Sunday, January 15, 2006

What Michael Fumento Neglected to Mention

You haven't heard of Michael Fumento? Neither had I, until Business Week revealed that the columnist and fellow at the conservative Hudson Institute had been fired by the Scripps Howard News Service because he had taken $60,000 from Monsanto to say nice things about the company:
In a statement released on Jan. 13, Scripps Howard News Service Editor and General Manager Peter Copeland said Fumento "did not tell SHNS editors, and therefore we did not tell our readers, that in 1999 Hudson recieved a $60,000 grant from Monsanto." Copeland added: "Our policy is that he should have disclosed that information. We apologize to our readers." In the Jan. 5 column, Fumento wrote that St.
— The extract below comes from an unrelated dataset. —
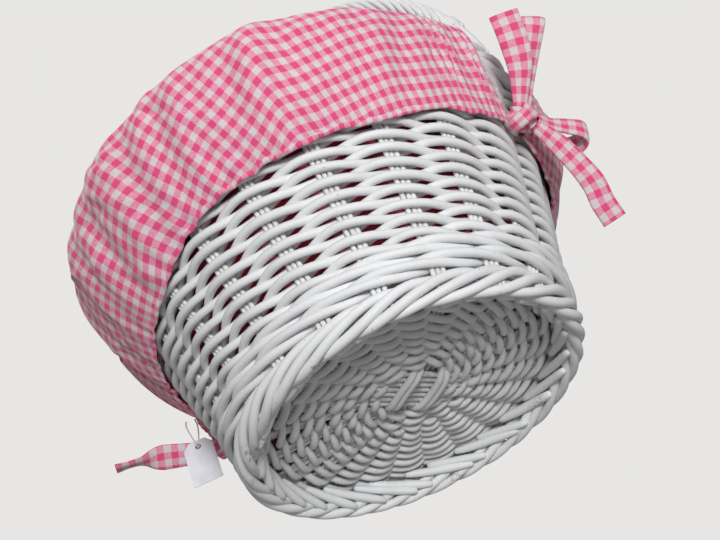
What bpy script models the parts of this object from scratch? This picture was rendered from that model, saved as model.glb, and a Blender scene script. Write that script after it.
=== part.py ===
"""White willow picnic basket with a fixed hoop handle and a tied gingham liner.

The basket stands on its foot border at z = 0, opening up. The hoop handle
stands in the XZ plane and its two roots go down through the rim at +X and -X,
where the two halves of the liner's skirt are tied together.
"""
import math

import bmesh
import bpy
from mathutils import Vector

# ---- driving dimensions, in metres -------------------------------------
GAP = 0.0003                # clearance between pieces that touch

FOOT_Z, FOOT_A, FOOT_B = 0.0045, 0.110, 0.106     # centre line of the foot border
LOW_Z, LOW_A, LOW_B = 0.044, 0.1185, 0.110        # first open row of the side
RIM_Z, RIM_A, RIM_B = 0.181, 0.160, 0.160         # centre line of the rim border

STAKES = 20                 # groups of three thin rods round the side
STAKE_START = math.radians(-5.6)
ROD = 0.0028                # thickness of one thin rod
HALF_WALL = 0.0064          # stake in the middle, one weaver on each side

WALE_BOTTOM, WALE_TOP = 0.0093, 0.0397
SIDE_BOTTOM = 0.0400
BANDS = 5                   # bands of pairing, nearly three rows each
BAND_ROUND = 0.0012
RIM_WALE_BOTTOM, RIM_WALE_TOP = 0.1663, 0.1736

FOOT_ROLL, RIM_ROLL = 0.0045, 0.0070              # radii of the two borders

BASE_BOTTOM, BASE_TOP = 0.020, 0.028
STICK_WIDTH, STICK_HEIGHT = 0.0070, 0.0036
BINDING_RADIUS, BINDING_LENGTH, BINDING_SPACING = 0.0017, 0.036, 0.022

HANDLE_RISE = 0.188         # from the rim's centre line to the top of the core
CORE_RADIUS, LAPPING_RADIUS = 0.004, 0.007
ROOT_RADIUS, BAND_RADIUS = 0.0065, 0.00775
ROOT_DEPTH_Z = 0.142        # the core's ends stand this high inside the side
ROOT_ROD_TURN, BAND_TURN = 0.235, 0.275           # radians up the arch
SLEEVE_SLACK = 0.004        # radians between the pieces round the core

CLOTH = 0.0012
LINER_IN, LINER_OUT = -0.0086, -0.0074
LINER_BOTTOM, LINER_TOP = 0.0298, 0.1860
SKIRT_OPENING = 0.028       # between the skirt's two halves, at the handle

TIE_WIDTH, TIE_THICKNESS = 0.018, 0.0016
LOOP_GAPE, LOOP_STEPS = 0.018, 16                 # a bow loop's opening, and its facets
RIGHT_KNOT, RIGHT_KNOT_SIZE = Vector((0.158, -0.003, 0.120)), (0.016, 0.020, 0.018)
LEFT_KNOT, LEFT_KNOT_SIZE = Vector((-0.152, 0.002, 0.090)), (0.018, 0.024, 0.020)

TAG_WIDTH, TAG_HEIGHT, TAG_THICKNESS = 0.022, 0.035, 0.0005
TAG_CORNER, TAG_HOLE = 0.005, 0.0022              # clipped corner, and the hole's radius
TAG_PIVOT = Vector((-0.1610, -0.0185, 0.1120))    # where the thread meets the skirt's hem
TAG_LEAN = math.radians(30)     # the card's face is turned this far from the XZ plane
TAG_DROP = 0.024                # from the pivot to the middle of the tag's hole
THREAD = 0.0010                 # thickness of the thread
THREAD_POINTS = 25

SEGMENTS = 40

# ---- materials: colour, roughness, metallic ----------------------------
MATERIALS = {
    "white_willow": ((0.70, 0.70, 0.71), 0.45, 0.0),
    "gingham_cotton": ((0.84, 0.30, 0.46), 0.90, 0.0),
    "tag_paper": ((0.82, 0.82, 0.88), 0.70, 0.0),
    "white_thread": ((0.80, 0.80, 0.80), 0.80, 0.0),
}


def clear_scene():
    for obj in list(bpy.data.objects):
        bpy.data.objects.remove(obj, do_unlink=True)


def new_collection(name):
    collection = bpy.data.collections.new(name)
    bpy.context.scene.collection.children.link(collection)
    return collection


def make_material(name, node_name):
    colour, roughness, metallic = MATERIALS[name]
    material = bpy.data.materials.new(f"{name}_{node_name}")
    material.use_nodes = True
    shader = material.node_tree.nodes["Principled BSDF"]
    shader.inputs["Base Color"].default_value = (*colour, 1.0)
    shader.inputs["Roughness"].default_value = roughness
    shader.inputs["Metallic"].default_value = metallic
    return material


def add_object(name, bm, collection, material=None):
    """Turn a bmesh into an object with outward faces and smooth shading."""
    bmesh.ops.recalc_face_normals(bm, faces=bm.faces)
    mesh = bpy.data.meshes.new(name)
    bm.to_mesh(mesh)
    bm.free()
    mesh.shade_smooth()
    mesh.set_sharp_from_angle(angle=math.radians(35))
    obj = bpy.data.objects.new(name, mesh)
    collection.objects.link(obj)
    if material:
        obj.data.materials.append(make_material(material, name))
    else:
        obj.hide_render = True
        obj.display_type = "WIRE"
    return obj


def loft(sections, closed):
    """Skin loops of equally many points; an open loft gets two end faces."""
    bm = bmesh.new()
    loops = [[bm.verts.new(point) for point in section] for section in sections]
    pairs = list(zip(loops, loops[1:]))
    if closed:
        pairs.append((loops[-1], loops[0]))
    count = len(loops[0])
    for lower, upper in pairs:
        for i in range(count):
            j = (i + 1) % count
            bm.faces.new((lower[i], lower[j], upper[j], upper[i]))
    if not closed:
        bm.faces.new(loops[0])
        bm.faces.new(loops[-1])
    return bm


# ---- the wall: an ellipse that widens from foot to rim ------------------
def wall_axes(z):
    """Semi-axes of the stakes' ellipse at height z: two straight tapers."""
    if z < LOW_Z:
        t = (z - FOOT_Z) / (LOW_Z - FOOT_Z)
        return FOOT_A + t * (LOW_A - FOOT_A), FOOT_B + t * (LOW_B - FOOT_B)
    t = (z - LOW_Z) / (RIM_Z - LOW_Z)
    return LOW_A + t * (RIM_A - LOW_A), LOW_B + t * (RIM_B - LOW_B)


def wall_frame(angle, z):
    """Point on the stake line, with its outward and its tangent direction."""
    a, b = wall_axes(z)
    point = Vector((a * math.cos(angle), b * math.sin(angle), z))
    outward = Vector((math.cos(angle) / a, math.sin(angle) / b, 0.0)).normalized()
    return point, outward, Vector((-outward.y, outward.x, 0.0))


def wall_point(angle, z, offset):
    point, outward, _ = wall_frame(angle, z)
    return point + outward * offset


def ring(profile, start=None, end=None, count=SEGMENTS):
    """Sweep (offset, z) points along the wall, all round or from start to end."""
    if start is None:
        first = STAKE_START + math.pi / SEGMENTS
        angles = [first + 2 * math.pi * i / count for i in range(count)]
    else:
        angles = [start + (end - start) * i / count for i in range(count + 1)]
    sections = [[wall_point(angle, z, offset) for offset, z in profile] for angle in angles]
    return loft(sections, closed=start is None)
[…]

Louis-based Monsanto has about 30 products in the pipeline that will aid farmers, "but also help us all by keeping prices down and allowing more crops to be grown on less land."
So who does Fumento blame? The media, of course:
"We're in a witch-hunting frenzy now but, as after all witch hunts, people do return to their senses and regret the piles of ashes at their feet," Fumento writes. "Often it happened fast enough the witch hunters found themselves tied to the stake. I do hope that happens here."
Actually, the ashes at his feet are all that remain of his integrity. Fumento never mentioned that he accepted money from Monsanto in his columns or in a book he wrote on biotech:
The book's acknowledgements cite support from The Donner Foundation and "others who wish to remain anonymous." Fumento didn't disclose the payment from Monsanto either in the book or in at least eight columns he has written mentioning Monsanto since 1999. He explained in his recent column that he focused exclusively on Monsanto due to a "lack of space and because their annual report was plopped onto my lap while I was hunting for a column idea."
Are we to conclude that Monsanto wished to remain anonymous? If so, the company crossed the line.
Okay, next question: Where does one draw the line? A PR professional who works to place an oped in a newspaper on behalf of a client (for instance a biotech exec) is doing honest work. A reader can honestly judge the legitimacy of what the exec has to say. A PR exec who writes checks to a supposedly neutral columnist to say what the company thinks has crossed the line -- unless the company insists that the fee or grant be made public.

1 Comments:

Blogger Donviti said...

Standard Operating Procedure, blame the media. I love these guys and their jaded logic. I guess 60 large will make you say anything to protect your investment thesedays.